They came for the fried chicken.
Perhaps the men who came to pillage the Kentucky Fried Chicken (KFC) branch at PIDC didn’t like chilli garlic ketchup. That was one of the packets they left behind.
Everything else in the restaurant is gone – including the stock of chicken and other food, and Pepsi.
A branch manager and two baffled employees surveyed the damage on Saturday morning, trying to wrap their heads around what had happened.
“They’ve taken four split air conditioners… look, they couldn’t yank this one out so it’s still here,” said a kitchen staffer, as he looked at an AC hanging from its cables.
The KFC branch is flooded with water and shards of glass that crunch beneath the feet. “Look at the bathroom,” said an employee. “They’ve taken away the taps. That’s why it’s flooded!”
The delivery systems, most of the furniture and the computers at the popular KFC outlet have gone. Witnesses said that they saw the men balancing their newfound loot on their heads. The mob could easily build an entire restaurant from what it stole.
Abu Bakar, who runs Moosa Pan Shop and General Store at PIDC, said two freezers of soft drinks had been broken into. “Our loss is around Rs80,000 to Rs90,000.”
The pattern was repeated at all of the banks at PIDC. MCB, UBL, NIB, Allied Bank and Al Baraka branches have been gutted, and the National Bank of Pakistan (NBP) has suffered extensive damage. Sheraton’s windows appear to have been smashed, though they covered them up with wooden laticework.
“The cash in the ATM and the bank is safe,” said the NBP manager. “The material losses… all the furniture and the PCs. We haven’t done an assessment yet but we’re looking at up to Rs3 million in losses.”
An NBP employee, Farrukh, said he had been witness to every bomb blast at PIDC, including one in 1996. “Still I have never seen damage like this before,” he said, standing amid a pile of broken glass. “We just got about eight new Pentiums… they took them away too.”
Those responsible for the carnage broke through the grilles, smashed the glass and then systematically began to take everything of value. At all the banks, the ATMs were wrenched out of the walls and smashed in. There is no furniture, computers or infrastructure left.
At MCB, a customer idled around, trying to see if he could speak to someone. “I’ve been here twice just to get the assurance that the lockers are safe,” he said. “I have been told that they are.” At UBL, an employee said they would only be able to assess the damage once the surveyors came in. Throughout the morning, longtime workers at the banks came drifting in to see their office turned into a mangled pile of steel and rubble.
But while they were despondent, for some, it was a chance to profiteer.
Young boys snaked around, collecting the largest pieces of broken glass they could find to sell. “I’m going to take this to Shershah,” said Mullah Dad, as he balanced a huge sack on his back,
“I’ll get two or three thousand rupees from this.”
At NBP, the smaller pieces of glass were collected and dumped on a truck. “KMC should clean this up,” a staffer said.

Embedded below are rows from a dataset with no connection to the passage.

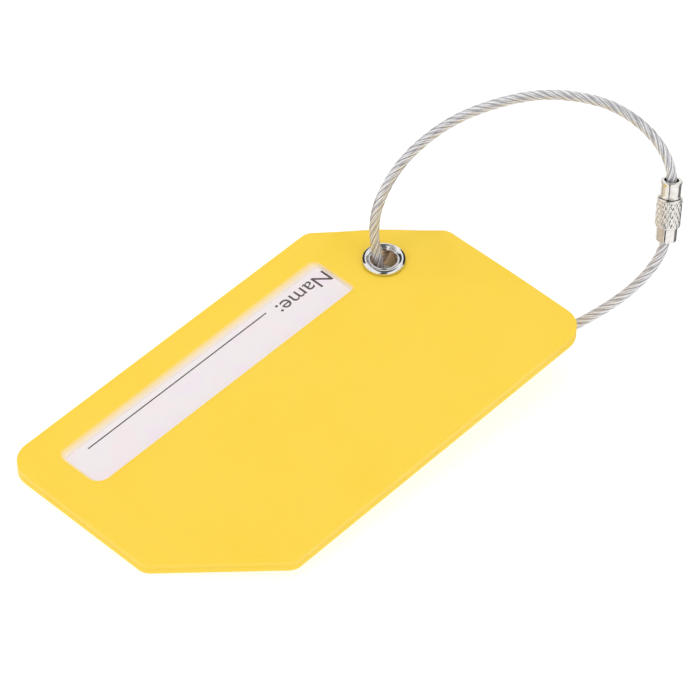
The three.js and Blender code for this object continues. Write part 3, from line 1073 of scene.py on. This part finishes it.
def cable_mesh(centres, length):
    """Six strands twisted round the centreline, their grooves half filled by the clear coat."""
    mesh = bmesh.new()
    layers = {name: mesh.verts.layers.float.new(name) for name in ("gap", "around", "along")}
    per_ring = STRANDS["count"] * STRANDS["points"]
    tangent = (centres[1] - centres[0]).normalized()
    side = tangent.orthogonal().normalized()
    rings = []
    for index, centre in enumerate(centres):
        ahead = centres[min(index + 1, len(centres) - 1)] - centres[max(index - 1, 0)]
        turn = tangent.rotation_difference(ahead.normalized())
        side = (turn @ side).normalized()
        tangent = ahead.normalized()
        other = tangent.cross(side)
        along = length * index / (len(centres) - 1)
        twist = 2 * math.pi * along / STRANDS["lay"]
        ring = []
        for spoke in range(per_ring):
            across = (spoke % STRANDS["points"]) / STRANDS["points"]
            edge = abs(2 * across - 1)
            radius = CABLE_DIAMETER / 2 - STRANDS["groove"] * edge ** 3
            angle = 2 * math.pi * spoke / per_ring + twist
            vertex = mesh.verts.new(centre + radius * (math.cos(angle) * side + math.sin(angle) * other))
            # Painted shade of the groove, towards the strand's edges.
            vertex[layers["gap"]] = rise(edge, STRANDS["gap"], 1.0)
            vertex[layers["around"]] = across
            vertex[layers["along"]] = along
            ring.append(vertex)
        rings.append(ring)
    for first, second in zip(rings, rings[1:]):
        for index in range(per_ring):
            after = (index + 1) % per_ring
            mesh.faces.new((first[index], first[after], second[after], second[index]))
    mesh.faces.new(rings[0])
    mesh.faces.new(rings[-1])
    bmesh.ops.recalc_face_normals(mesh, faces=mesh.faces)
    made = bpy.data.meshes.new("cable_strands")
    mesh.to_mesh(made)
    mesh.free()
    return made


def make_cable():
    centres, length = even_points(spline_points(ROUTE), CABLE_STEP)
    mesh = cable_mesh(centres, length)
    cable = place("cable_strands", mesh, tag_to_row, None, CABLE_COATING,
                  ["cable_lower", "cable_upper"], 60)
    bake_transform(cable)


# ---------------------------------------------------------------- assembly

make_stud_ferrule()
make_stop()
make_collar()
make_sleeve()
make_cable()
make_covers()
make_card()
make_write_line()
make_field_label()
make_eyelet()
make_washer()
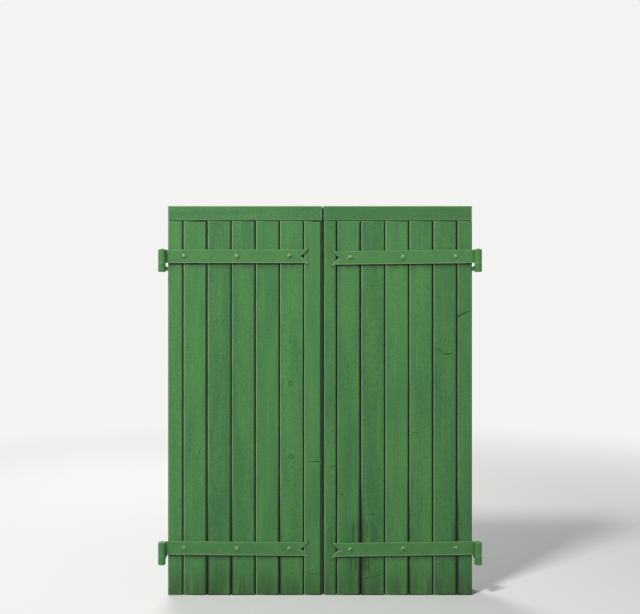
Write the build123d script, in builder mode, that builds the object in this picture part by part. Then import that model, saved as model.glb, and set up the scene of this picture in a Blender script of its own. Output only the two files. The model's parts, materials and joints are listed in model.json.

A traffic police check post at PIDC has also been gutted. One officer tried to clean up the building, while another stared out. “I’ve been in the traffic police for 26 years. I’ve never seen anything like what happened yesterday. We had to run to save our lives.”
The blackened walls of the check post hid everything, including a wooden plaque with officers’ names. “The government will know how much the damage is, but it looks like around Rs200,000,” he said. At the Civil Lines police station, stand the burnt-out carcasses of the three police mobiles that bore the brunt of the protestors’ ire.
“What could we have done?” said a number of officers from the station. “There were about six or seven of us against their thousands,” said one. “We had no orders – only to look at what was happening. If we had shot at them, then you know how they would have turned against us.”
“Those boys – about 40 of them – were easily lifting up the containers! How are we supposed to control them?” asked an officer.
“They took the motor away from the PIDC check post. Our cars have been burnt, our men injured,” the other officer said. “No one ever cares about what happens to the police.”
Published in The Express Tribune, September 23rd, 2012.